Let's look at a Ford FE engine as an example:

Notice the firing order
 (not the cylinder layout):

 1-5-4-2
  |  |   |  |
 6-3-7-8

ONE is opposite SIX,
5 is opposite 3,
4 is opposite 7,
2 is opposite 8


When number one piston is at TDC, so is number six.  At the same time, #4 & #7 are at BDC.  Notice each pair are on opposite banks.
90 crank degrees after #1 is on top, #5 piston is on top and so is #3 on the opposite bank.
180° after #1 is on top, #4 piston is on top with #7.
270° after #1 is on top, 2 & 8 are on top. nbsp;

Notice, when #1 is on its Power Stroke, #6 is on its Exhaust Stroke.  It's all in the crankshaft layout with respect to the block angle.  Actually, the block vee could be manufactured at any angle and it will still work.  I think the idea of opposing cylinder engines is easier to grasp, but all the rules still apply.

That explains why the distributor cap towers are evenly spaced.

Today's modern engines have no moving distributors or rotors.  Instead, a crankshaft position sensor tells a computer where the crank is, at all times.  Electrically, we connect two opposing cylinder high voltage wires to a transformer (coil), and the computer fires both cylinders simultaneously.  Again, while one cylinder is on its Power Stroke, the opposing cylinder is on its Exhaust stroke.  Although all of the spark plugs fire twice as often, there is no operational difference.  Of course, a V8 will need four coils, and each coil will fire two spark plugs in series, one on each bank.  Usually situated in the front, one head will have two transformers and so will the other head.  Every 90 crank degrees, the computer fires: 1(&6)-5(&3)-4(&7)-2(&8)-1-5-4-2-1-5-4-2...

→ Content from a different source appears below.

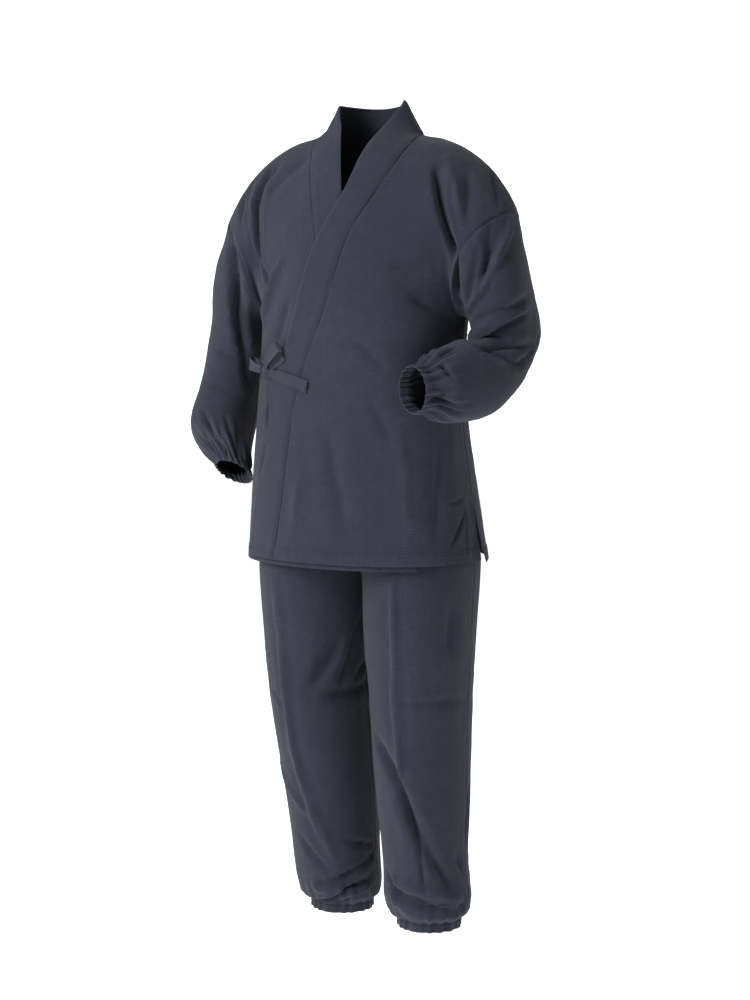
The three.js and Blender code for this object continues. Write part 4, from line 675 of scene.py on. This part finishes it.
# ---- materials
# slub cotton: its dye, the dye of its worn and thick threads and of the cloth painted lighter where it is
# raised, the width of two threads in metres
def cloth(name, color, pale, weave=0.00085, sheen=0.08):
    mat = bpy.data.materials.new(name)
    mat.use_nodes = True
    tree = mat.node_tree
    nodes, links = tree.nodes, tree.links
    shader = nodes["Principled BSDF"]
    shader.inputs["Roughness"].default_value = 0.88
    shader.inputs["Specular IOR Level"].default_value = 0.2
    shader.inputs["Sheen Weight"].default_value = sheen
    shader.inputs["Sheen Roughness"].default_value = 0.55

    def node(kind, **values):
        made = nodes.new(kind)
        for key, value in values.items():
            setattr(made, key, value)
        return made

    def math_node(op, *values):
        made = node("ShaderNodeMath", operation=op)
        for socket, value in zip(made.inputs, values):
            if isinstance(value, (int, float)):
                socket.default_value = value
            else:
                links.new(value, socket)
        return made.outputs[0]

    def add(a, b):
        return math_node("ADD", a, b)

    def times(a, b):
        return math_node("MULTIPLY", a, b)

    def around(a, gain):
        return times(math_node("SUBTRACT", a, 0.5), gain)

    def noise_node(vector, scale, detail=2.0):
        made = node("ShaderNodeTexNoise")
        made.inputs["Scale"].default_value = scale
        made.inputs["Detail"].default_value = detail
        links.new(vector, made.inputs["Vector"])
        return made.outputs[0]

    def stretched(vector, x, y):
        made = node("ShaderNodeMapping")
        made.inputs["Scale"].default_value = (x, y, 1)
        links.new(vector, made.inputs["Vector"])
        return made.outputs[0]

    uv = node("ShaderNodeUVMap", uv_map="cloth").outputs[0]
    place = node("ShaderNodeTexCoord").outputs["Object"]
    bits = node("ShaderNodeSeparateXYZ")
    links.new(uv, bits.inputs[0])
    # slubs: threads that thicken here and there, across and along
    weft = noise_node(stretched(uv, 45, 900), 1.0)
    warp = noise_node(stretched(uv, 1000, 38), 1.0)
    slub = add(times(weft, 0.55), times(warp, 0.45))
    # the plain weave itself
    k = 2 * math.pi / weave
    wave = times(math_node("SINE", times(bits.outputs[0], k)), math_node("SINE", times(bits.outputs[1], k)))
    # uneven dye over the whole piece
    dye = noise_node(place, 5.5, 4.0)
    blotch = noise_node(place, 38.0, 3.0)
    # this attribute holds wear near the edges, painted shade where the cloth sinks and painted light where
    # it is raised
    wear_and_shade = node("ShaderNodeAttribute", attribute_name="wear_and_shade").outputs["Fac"]
    tone = add(around(slub, 1.5), around(dye, 0.5))
    for share in (around(blotch, 0.30), times(wave, 0.10), times(wear_and_shade, 0.3)):
        tone = add(tone, share)
    ramp = node("ShaderNodeValToRGB")
    ramp.color_ramp.elements[0].position = 0.0
    ramp.color_ramp.elements[0].color = (*[c * 0.74 for c in color], 1)
    ramp.color_ramp.elements[1].position = 1.0
    ramp.color_ramp.elements[1].color = (*pale, 1)
    mid = ramp.color_ramp.elements.new(0.42)
    mid.color = (*color, 1)
    links.new(add(tone, 0.28), ramp.inputs[0])
    links.new(ramp.outputs[0], shader.inputs["Base Color"])
    height = add(add(times(wave, 0.4), times(slub, 1.3)), times(noise_node(place, 420.0, 2.0), 0.5))
    bump = node("ShaderNodeBump")
    bump.inputs["Strength"].default_value = 0.55
    bump.inputs["Distance"].default_value = 0.0004
    links.new(height, bump.inputs["Height"])
    links.new(bump.outputs[0], shader.inputs["Normal"])
    return mat


def plain(name, color, rough, glow):
    mat = bpy.data.materials.new(name)
    mat.use_nodes = True
    shader = mat.node_tree.nodes["Principled BSDF"]
    shader.inputs["Base Color"].default_value = (*color, 1)
    shader.inputs["Roughness"].default_value = rough
    shader.inputs["Emission Color"].default_value = (1, 1, 1, 1)
    shader.inputs["Emission Strength"].default_value = glow
    return mat


DYES = {
    "cloth": ((0.0222, 0.0246, 0.0395), (0.050, 0.055, 0.083)),
    "band_cloth": ((0.0212, 0.0236, 0.0380), (0.050, 0.055, 0.083)),
    "tie_cloth": ((0.0270, 0.0292, 0.0435), (0.060, 0.064, 0.090)),
    "waist_cloth": ((0.0210, 0.0230, 0.0350), (0.048, 0.052, 0.074)),
}
MATERIALS = {slot: cloth(slot, *dyes) for slot, dyes in DYES.items()}
THREAD = cloth("thread", (0.021, 0.023, 0.035), (0.048, 0.052, 0.074), weave=0.0005, sheen=0.1)


def finish_piece(name, obj, slot):
    paint(obj, MATERIALS[slot])
    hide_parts(name)


# a sheet of cloth from the points of its outer face; h is how far each is raised, edge how far from
# the sheet's edge. Gives the way out at each point
def make_sheet(name, slot, p, h, edge, flip, loop=False, wall=WALL):
    # the wear of the edges and the painted shade and painted light of the sunken and raised cloth
    finish_piece(name, shell(name, p, loop, flip, wall, wear_and_fold_shade(h, edge)), slot)
    return normals(p, loop, flip)


# 0 at the armholes, 1 from 16 mm away from them: there the panels keep to the sleeves' edges
def fade(p):
    side = np.where(p[..., 0] < 0, -1.0, 1.0)
    out = np.full(p.shape[:-1], 1e9)
    for face in (-1, 1):
        for w in np.linspace(0, 1, 70):
            hole = armhole(side, np.full(side.shape, w), face)
            gap = np.linalg.norm(p - hole, axis=-1)
            gap = np.where((p[..., 1] < 10) == (face < 0), gap, 1e9)
            out = np.minimum(out, gap)
    return ease((out - 1) / 15)


# ---- jacket panels
def make_front(side):
    name = "front_" + HAND[side]
    q = np.concatenate([hem_rows(HEM[side], UNDERARM, 92), np.linspace(UNDERARM, TOP, 70)[1:]])
    u, q = np.meshgrid(spread(104), q)
    p = front_panel(side, u, q)
    n = normals(p, False, side)
    across, up = runs(p)
    edge = across[:, -1:] - across
    calm = fade(p)
    much = 0.5 + 0.4 * ease((q - 930) / 120)
    h = relief(p, n, "body") * calm + crumple(p, much) * (0.35 + 0.65 * calm)
    h += hem(p, up, WIDE_HEM) + seam(p, across) + np.where(q > SLIT, 1, 0.0) * seam(p, edge)
    h += np.where(q <= SLIT, 1, 0.0) * hem(p, edge, SLIT_HEM) * ease((SLIT - q) / 12)
    h += seam(p, up[-1:] - up, 0.6) - 1.7 * bell((across - 4.6) / 1.5)  # a groove beside the band
    out = p + n * h[..., None]
    m = make_sheet(name, "cloth", out, h, np.minimum(up, np.minimum(across, edge)), side)
    row = nearest(up[:, 50], HEM_STITCH)
    sew("cloth", out[row], m[row])
    col = nearest(edge[40], SLIT_STITCH)
    low = q[:, 0] < SLIT
    sew("cloth", out[low][:, col], m[low][:, col])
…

  2.  How do I find true crankshaft Top Dead Center (TDC)?

Before setting anything to the crank marks, let's make sure they are in the right place on the damper pulley.
I use three basic tools that cost very little if you make them yourself:


* To make your own Degree Wheel, click on the above picture, print it, and glue it to a shirt board.  (Or, you can buy a nice 7" aluminum degree wheel for about $25.)
* To make your own Positive Piston Stop, spare the threads but smash the porcelain out of an old spark plug and weld-in a piece of mild steel round stock that sticks out about 1-1/4".  (Or, SpeedwayMotors.com sells one for ~six bucks.)
* To make your own Pointer, use a short steel wire made from a coat hanger, securely bolted under any engine screw or two, and point it at the degree wheel's edge.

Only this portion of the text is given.